### Collected material
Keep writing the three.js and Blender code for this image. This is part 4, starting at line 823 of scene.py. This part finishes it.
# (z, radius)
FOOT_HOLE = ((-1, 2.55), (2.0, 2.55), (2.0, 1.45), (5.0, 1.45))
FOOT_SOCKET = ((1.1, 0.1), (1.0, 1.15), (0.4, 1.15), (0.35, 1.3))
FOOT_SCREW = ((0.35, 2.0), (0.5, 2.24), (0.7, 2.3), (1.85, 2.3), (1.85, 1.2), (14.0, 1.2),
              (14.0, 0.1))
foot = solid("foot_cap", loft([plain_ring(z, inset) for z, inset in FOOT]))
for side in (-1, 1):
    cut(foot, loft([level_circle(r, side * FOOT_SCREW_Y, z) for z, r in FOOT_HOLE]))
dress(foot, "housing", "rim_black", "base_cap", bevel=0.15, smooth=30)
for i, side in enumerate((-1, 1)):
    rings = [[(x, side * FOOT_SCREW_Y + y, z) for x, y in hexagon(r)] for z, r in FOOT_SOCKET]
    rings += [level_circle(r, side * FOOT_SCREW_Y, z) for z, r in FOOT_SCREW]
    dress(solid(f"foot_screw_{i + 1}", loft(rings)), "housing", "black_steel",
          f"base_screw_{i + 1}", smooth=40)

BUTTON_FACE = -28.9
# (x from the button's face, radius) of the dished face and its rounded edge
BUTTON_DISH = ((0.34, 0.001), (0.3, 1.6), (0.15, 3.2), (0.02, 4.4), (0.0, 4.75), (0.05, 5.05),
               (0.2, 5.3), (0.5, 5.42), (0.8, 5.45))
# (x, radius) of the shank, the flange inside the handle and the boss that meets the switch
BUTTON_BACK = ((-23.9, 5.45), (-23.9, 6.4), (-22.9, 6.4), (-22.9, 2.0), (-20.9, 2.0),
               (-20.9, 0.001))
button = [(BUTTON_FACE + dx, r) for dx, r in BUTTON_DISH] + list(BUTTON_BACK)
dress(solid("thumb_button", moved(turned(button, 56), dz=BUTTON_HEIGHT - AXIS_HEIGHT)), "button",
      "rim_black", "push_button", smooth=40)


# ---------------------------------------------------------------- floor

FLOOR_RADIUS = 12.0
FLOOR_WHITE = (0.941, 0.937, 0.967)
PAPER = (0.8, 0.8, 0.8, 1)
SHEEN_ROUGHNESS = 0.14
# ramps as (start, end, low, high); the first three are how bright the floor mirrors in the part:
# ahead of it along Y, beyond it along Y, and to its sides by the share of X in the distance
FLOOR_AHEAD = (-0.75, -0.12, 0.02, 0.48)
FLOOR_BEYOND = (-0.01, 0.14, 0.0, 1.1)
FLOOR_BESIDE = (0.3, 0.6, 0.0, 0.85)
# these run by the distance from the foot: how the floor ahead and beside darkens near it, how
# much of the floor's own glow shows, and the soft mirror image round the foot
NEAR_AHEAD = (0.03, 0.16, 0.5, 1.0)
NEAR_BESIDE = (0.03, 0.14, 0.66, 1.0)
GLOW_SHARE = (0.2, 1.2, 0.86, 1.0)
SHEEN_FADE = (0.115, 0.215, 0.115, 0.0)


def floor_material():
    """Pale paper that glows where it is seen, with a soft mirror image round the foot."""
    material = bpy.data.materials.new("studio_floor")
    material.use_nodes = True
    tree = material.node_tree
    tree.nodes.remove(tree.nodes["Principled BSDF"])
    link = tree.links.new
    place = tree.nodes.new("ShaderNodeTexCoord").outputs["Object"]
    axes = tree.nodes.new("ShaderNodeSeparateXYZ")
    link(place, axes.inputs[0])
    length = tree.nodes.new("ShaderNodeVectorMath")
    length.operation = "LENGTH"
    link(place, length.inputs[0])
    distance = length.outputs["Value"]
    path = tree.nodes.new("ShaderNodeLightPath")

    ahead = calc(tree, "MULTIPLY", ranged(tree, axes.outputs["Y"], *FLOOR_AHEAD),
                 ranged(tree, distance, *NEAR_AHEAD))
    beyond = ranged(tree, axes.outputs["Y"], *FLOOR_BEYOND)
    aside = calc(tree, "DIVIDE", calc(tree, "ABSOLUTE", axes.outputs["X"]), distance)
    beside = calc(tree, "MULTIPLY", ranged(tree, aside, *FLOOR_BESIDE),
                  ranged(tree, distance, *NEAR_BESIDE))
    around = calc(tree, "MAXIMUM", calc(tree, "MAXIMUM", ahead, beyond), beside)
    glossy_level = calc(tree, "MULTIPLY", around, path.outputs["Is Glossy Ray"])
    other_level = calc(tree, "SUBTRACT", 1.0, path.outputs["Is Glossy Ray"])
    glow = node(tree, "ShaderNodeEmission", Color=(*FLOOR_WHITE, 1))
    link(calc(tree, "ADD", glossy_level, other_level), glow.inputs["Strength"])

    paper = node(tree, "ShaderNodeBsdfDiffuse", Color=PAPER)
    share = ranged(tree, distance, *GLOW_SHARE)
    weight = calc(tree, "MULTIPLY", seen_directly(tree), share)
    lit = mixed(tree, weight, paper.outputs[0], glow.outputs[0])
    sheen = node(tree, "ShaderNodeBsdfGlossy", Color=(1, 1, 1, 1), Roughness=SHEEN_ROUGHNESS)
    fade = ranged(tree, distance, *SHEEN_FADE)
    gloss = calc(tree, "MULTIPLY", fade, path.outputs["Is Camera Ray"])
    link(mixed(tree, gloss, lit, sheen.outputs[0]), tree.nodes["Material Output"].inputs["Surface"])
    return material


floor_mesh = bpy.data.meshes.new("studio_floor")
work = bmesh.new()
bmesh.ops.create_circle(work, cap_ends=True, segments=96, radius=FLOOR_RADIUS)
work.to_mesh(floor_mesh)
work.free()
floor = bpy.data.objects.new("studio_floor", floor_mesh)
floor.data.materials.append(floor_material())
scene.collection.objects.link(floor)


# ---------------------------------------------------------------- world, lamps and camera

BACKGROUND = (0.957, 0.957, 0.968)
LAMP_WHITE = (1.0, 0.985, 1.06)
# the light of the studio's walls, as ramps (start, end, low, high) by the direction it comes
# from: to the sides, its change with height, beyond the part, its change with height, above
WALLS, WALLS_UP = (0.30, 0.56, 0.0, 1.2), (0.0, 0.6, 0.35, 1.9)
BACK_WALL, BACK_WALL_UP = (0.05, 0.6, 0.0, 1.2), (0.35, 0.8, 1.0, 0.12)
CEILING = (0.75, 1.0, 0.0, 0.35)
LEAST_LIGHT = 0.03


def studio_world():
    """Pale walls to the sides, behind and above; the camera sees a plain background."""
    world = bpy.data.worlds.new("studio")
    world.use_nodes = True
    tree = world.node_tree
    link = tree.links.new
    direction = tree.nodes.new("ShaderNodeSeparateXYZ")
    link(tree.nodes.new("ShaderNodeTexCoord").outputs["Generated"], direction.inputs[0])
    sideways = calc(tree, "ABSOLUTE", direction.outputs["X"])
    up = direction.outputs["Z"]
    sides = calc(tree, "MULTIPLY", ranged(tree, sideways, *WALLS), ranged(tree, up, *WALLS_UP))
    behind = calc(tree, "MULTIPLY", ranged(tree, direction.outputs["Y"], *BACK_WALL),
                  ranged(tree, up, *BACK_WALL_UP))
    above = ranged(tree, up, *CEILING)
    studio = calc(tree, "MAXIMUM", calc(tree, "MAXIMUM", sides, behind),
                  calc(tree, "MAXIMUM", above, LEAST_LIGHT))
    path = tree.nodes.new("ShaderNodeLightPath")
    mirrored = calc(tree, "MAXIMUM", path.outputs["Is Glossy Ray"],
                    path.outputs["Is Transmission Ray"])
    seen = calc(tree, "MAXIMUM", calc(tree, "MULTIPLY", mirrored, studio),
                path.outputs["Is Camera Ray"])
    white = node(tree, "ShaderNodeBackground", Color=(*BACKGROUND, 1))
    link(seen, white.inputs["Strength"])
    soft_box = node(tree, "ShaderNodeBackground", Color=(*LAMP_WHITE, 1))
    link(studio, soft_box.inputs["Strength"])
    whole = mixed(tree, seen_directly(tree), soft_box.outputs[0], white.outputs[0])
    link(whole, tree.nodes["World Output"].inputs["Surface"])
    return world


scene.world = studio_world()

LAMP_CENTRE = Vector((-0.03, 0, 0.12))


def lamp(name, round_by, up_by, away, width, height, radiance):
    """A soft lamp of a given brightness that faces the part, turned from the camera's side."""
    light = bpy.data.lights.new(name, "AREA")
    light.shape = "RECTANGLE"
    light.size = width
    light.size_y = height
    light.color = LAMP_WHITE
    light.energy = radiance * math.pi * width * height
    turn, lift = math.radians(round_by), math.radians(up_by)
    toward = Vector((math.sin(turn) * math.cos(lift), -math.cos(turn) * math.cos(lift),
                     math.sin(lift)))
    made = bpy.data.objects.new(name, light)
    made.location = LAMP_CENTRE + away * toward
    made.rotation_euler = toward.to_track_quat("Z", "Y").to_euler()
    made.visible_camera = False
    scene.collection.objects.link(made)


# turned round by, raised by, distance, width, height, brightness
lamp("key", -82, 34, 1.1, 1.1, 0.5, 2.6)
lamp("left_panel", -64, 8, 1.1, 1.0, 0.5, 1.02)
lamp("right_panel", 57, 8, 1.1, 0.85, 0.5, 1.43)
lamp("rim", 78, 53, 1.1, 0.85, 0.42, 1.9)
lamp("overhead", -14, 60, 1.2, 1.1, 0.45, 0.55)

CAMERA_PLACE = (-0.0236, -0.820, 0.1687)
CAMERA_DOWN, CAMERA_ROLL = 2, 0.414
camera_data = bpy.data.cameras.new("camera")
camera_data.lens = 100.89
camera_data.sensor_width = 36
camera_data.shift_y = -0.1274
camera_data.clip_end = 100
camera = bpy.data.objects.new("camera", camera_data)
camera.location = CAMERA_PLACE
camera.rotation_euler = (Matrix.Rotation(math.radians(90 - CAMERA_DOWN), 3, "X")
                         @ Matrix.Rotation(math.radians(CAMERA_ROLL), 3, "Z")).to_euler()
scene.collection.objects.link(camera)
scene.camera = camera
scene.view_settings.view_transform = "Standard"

### What the task requires
Identify each line containing the string "image" and copy it out.

### Solution below
Keep writing the three.js and Blender code for this image. This is part 4, starting at line 823 of scene.py. This part finishes it.
# much of the floor's own glow shows, and the soft mirror image round the foot
    """Pale paper that glows where it is seen, with a soft mirror image round the foot."""